You vs. Drop/Add: Top Tips from Your Peer Advisors
It’s the start of a new semester and students now find themselves smack-dab in the middle of the Drop/Add period on campus. Those of you who are not familiar with how to negotiate this potentially trying time should seek advice from your appointed peer advisors.
I know how it is: you forget, you can’t find their name, you don’t have time, they are scary upperclassmen. Whatever the reason, for those of you out there who just want some fast tips, read on: several Wesleyan peer advisors disclosed to The Argus their top tips for surviving some of the stressful situations in which you might find yourself.
Hypothetical case scenario #1: There is a class that you really want to take, but you have been closed out of it. Or, there is a course that you absolutely need as a prerequisite, major fulfillment, or general expectations requirement, but the slots are all filled. We’ve all been there. So the question remains: what should be your modus operandi?
Gabrielle Bruney ’14 advises that you first email the professor to your interest in the course, and then show up.
“Show up for the class on the first day of drop/add, even if the professor hasn’t let you in yet,” Bruney said. “Sit up in class, make thoughtful comments, take notes, and look interested—show the professor that you’re a great addition to the class. After class that first day, go up to the professor and introduce yourself again, mentioning that you emailed, and repeat what you said in the email. Remind them how much the class means to you!”
To increase your chances in the case of a pending enrollment request, Alex Persky-Stern ’13 suggests you use the “note to professor” field:
“For classes where you have a pending enrollment request, there is an option to write a short note to the professor explaining why you want to get into the class,” said Persky-Stern. “Whether or not you have an amazing reason, saying that you’re really excited about the course can set you apart from the other students on the waiting list.”
Hypothetical case scenario #2: You think you might be able to squeeze in an extra class or lab that is not being offered until next year. Basically, the “Add now, drop later” method.
Greer Dent ’12 explained how to best manage your course load.
“Use Drop/Add to make sure your course load is balanced and manageable,” said Dent. “If you’re thinking of taking an extra class or lab, try it for the first two weeks and if you’re overwhelmed or already behind by the end of Drop/Add, it’s probably a sign you’ve taken on too much. Drop/Add is also helpful for determining whether your course load is balanced or overly reading or writing intensive.”

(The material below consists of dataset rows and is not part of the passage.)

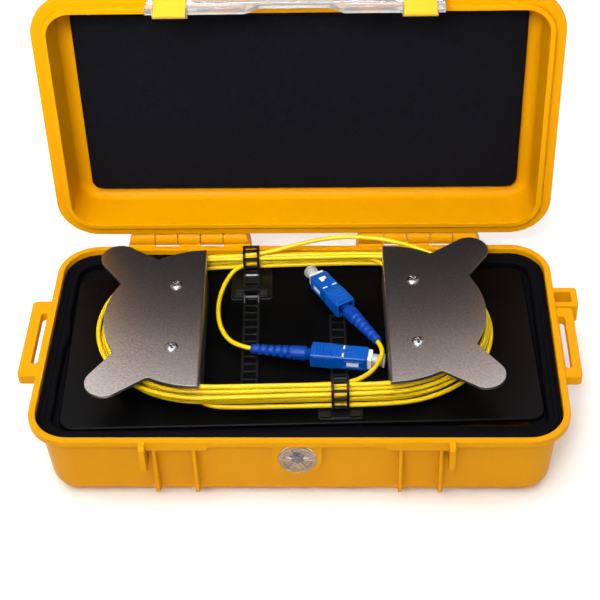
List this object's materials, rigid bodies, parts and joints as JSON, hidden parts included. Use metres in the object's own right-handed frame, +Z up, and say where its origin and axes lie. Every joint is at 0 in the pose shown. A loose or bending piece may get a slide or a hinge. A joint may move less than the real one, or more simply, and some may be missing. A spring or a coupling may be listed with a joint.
{
  "type": "fibre launch lead box",
  "caption": "Hinged orange case with a front latch, two bracket-and-core winding posts, a fibre reel under the deck and yellow leads ending in push-pull connectors.",
  "frame": {"origin": "centre of the base's flat underside", "axes": "+Z up, +X along the case to the strap-lug side, +Y to the hinges"},
  "size_m": [0.2424, 0.1544, 0.1761],
  "materials": {
    "case_orange": "glossy moulded polypropylene with a fine satin texture",
    "catch_orange": "satin moulded plastic",
    "steel": "bright stainless steel",
    "latch_clear": "clear polycarbonate",
    "valve_clear": "clear moulded plastic",
    "seal_rubber": "matt",
    "nut_plastic": "matt",
    "liner_rubber": "matt black",
    "deck_plastic": "satin black",
    "pad_foam": "fine black foam",
    "core_plastic": "matt black",
    "bracket_aluminium": "bead-blasted and anodised natural",
    "anchor_rubber": "matt black",
    "lead_jacket": "satin yellow jacket",
    "strap_plastic": "black nylon",
    "strap_adhesive": "grey foam tape",
    "reel_plastic": "natural moulded plastic",
    "fibre_glass": "wound coated fibre",
    "cradle_foam": "black foam",
    "connector_blue": "glossy blue",
    "boot_blue": "satin blue",
    "connector_white": "off-white",
    "ferrule_ceramic": "polished white ceramic",
    "cap_clear": "translucent"
  },
  "bodies": {
    "base": {"base_shell": "case_orange", "hinge_pin_left": "steel", "hinge_pin_right": "steel", "bracket_screws": "steel", "valve_cap": "valve_clear", "valve_seal": "seal_rubber", "valve_nut": "nut_plastic", "base_liner": "liner_rubber", "deck_plate": "deck_plastic", "winding_core_left": "core_plastic", "winding_core_right": "core_plastic", "winding_bracket_left": "bracket_aluminium", "winding_bracket_right": "bracket_aluminium", "lead_anchor_left": "anchor_rubber", "lead_anchor_right": "anchor_rubber", "lead_a_start": "lead_jacket", "lead_a_winding": "lead_jacket", "lead_a_tail": "lead_jacket", "lead_b_start": "lead_jacket", "lead_b_winding": "lead_jacket", "lead_b_tail": "lead_jacket", "cable_strap_rear": "strap_plastic", "cable_strap_front": "strap_plastic", "strap_base_rear": "strap_plastic", "strap_base_front": "strap_plastic", "strap_pad_rear": "strap_adhesive", "strap_pad_front": "strap_adhesive", "fibre_reel": "reel_plastic", "fibre_winding": "fibre_glass", "reel_cradle_left": "cradle_foam", "reel_cradle_right": "cradle_foam", "connector_a_boot": "boot_blue", "connector_a_body": "connector_white", "connector_a_ferrule": "ferrule_ceramic", "connector_a_dust_cap": "cap_clear", "connector_b_boot": "boot_blue", "connector_b_body": "connector_white", "connector_b_ferrule": "ferrule_ceramic", "connector_b_dust_cap": "cap_clear"},
    "lid": {"lid_shell": "case_orange", "lid_pad": "pad_foam", "latch_pins": "steel"},
    "latch": {"latch_body": "latch_clear", "catch_pins": "steel"},
    "catch_left": {"catch_left": "catch_orange"},
    "catch_right": {"catch_right": "catch_orange"},
    "grip_a": {"connector_a_grip": "connector_blue"},
    "grip_b": {"connector_b_grip": "connector_blue"}
  },
  "joints": [
    {"name": "lid_hinge", "type": "hinge", "parent": "base", "child": "lid", "pos_m": [0, 0.0653, 0.0434], "axis": [-1, 0, 0], "range_deg": [-92, 0]},
    {"name": "latch_hinge", "type": "hinge", "parent": "lid", "child": "latch", "pos_m": [0, 0.07781, 0.16954], "axis": [-1, 0, 0], "range_deg": [0, 100]},
    {"name": "catch_left_hinge", "type": "hinge", "parent": "latch", "child": "catch_left", "pos_m": [-0.0505, 0.05762, 0.17305], "axis": [-1, 0, 0], "range_deg": [0, 25]},
    {"name": "catch_right_hinge", "type": "hinge", "parent": "latch", "child": "catch_right", "pos_m": [0.0505, 0.05762, 0.17305], "axis": [-1, 0, 0], "range_deg": [0, 25]},
    {"name": "grip_a_slide", "type": "slide", "parent": "base", "child": "grip_a", "axis": [0.9914, -0.1305, 0], "range_m": [-0.0015, 0]},
    {"name": "grip_b_slide", "type": "slide", "parent": "base", "child": "grip_b", "axis": [-0.5219, 0.8516, -0.0489], "range_m": [-0.0015, 0]}
  ]
}
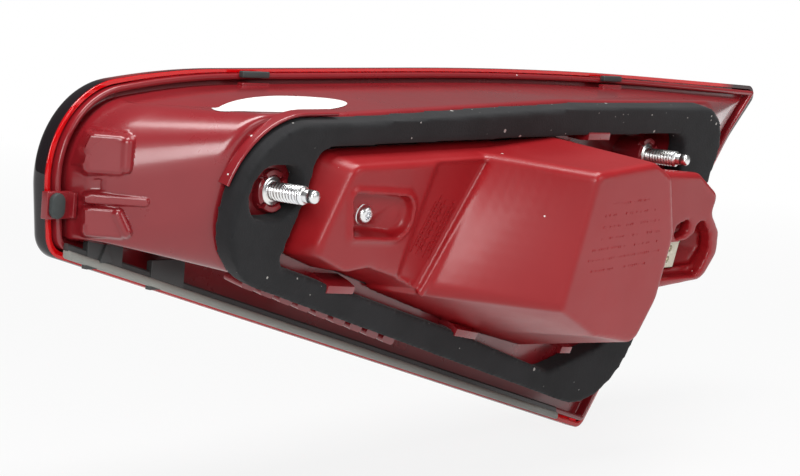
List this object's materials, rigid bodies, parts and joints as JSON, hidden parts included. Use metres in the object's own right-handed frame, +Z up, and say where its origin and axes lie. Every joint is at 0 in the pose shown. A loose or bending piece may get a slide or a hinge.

If you are equally interested in two courses, but are not sure which one is more suitable for you, Gabriella De Golia ’13 suggests that you sign up for extra classes.
“I always suggest to students that even if they are already set with four classes at the start of Drop/Add they should still sit in on a couple other courses,” said De Golia. “This is so that if one of the original four doesn’t end up being what they hoped for, they have other options to choose from and a better chance of getting into another class.”
Hypothetical case scenario #3: You have to choose between two courses and are unsure how to evaluate them.
Adam Rashkoff ’13 suggests that you plan out a potential schedule.
“A student who is deciding between courses should collect all the syllabi ze receives at the first meetings of courses ze attends,” said Rashkoff. “Then, ze should draw up hypothetical semester calendars for each possible course combination ze might have, entering in tests, assignment due dates, etc. If one calendar has a ton of work due in the same week, perhaps ze should decide against that course combination. If, due to other factors, the student decides to opt for that course combination anyway, at least ze will be cognizant of work-intensive periods in the semester and can plan accordingly.”
Finally, hypothetical case scenario #4: you have two courses you want to take. You have to choose between them, but you can’t enroll in both because they share the same time slot. Without attending the classes, you can’t decide which would be more beneficial or more to your liking. If this is you, Francesca Jones ’12 has a suggestion:
“If you have more than one class during a time slot and you can’t decide between them,” said Jones, “go talk to the professor of one of the classes for a little while before class and explain your situation. Email is okay, but going to talk to the professor in person ups your chances of getting a slot/remaining in the class drastically—it shows the professor that you are serious about your interest in the course and allows you to talk to the professor alone before the craziness of the first class.”
There may be other scenarios not mentioned in this article, but all the advisors agreed that things generally work out for the best, and that they are there to guide you. So take a deep breath, plan your course of action, and take those extra steps to ensure that you secure the best possible schedule for yourself.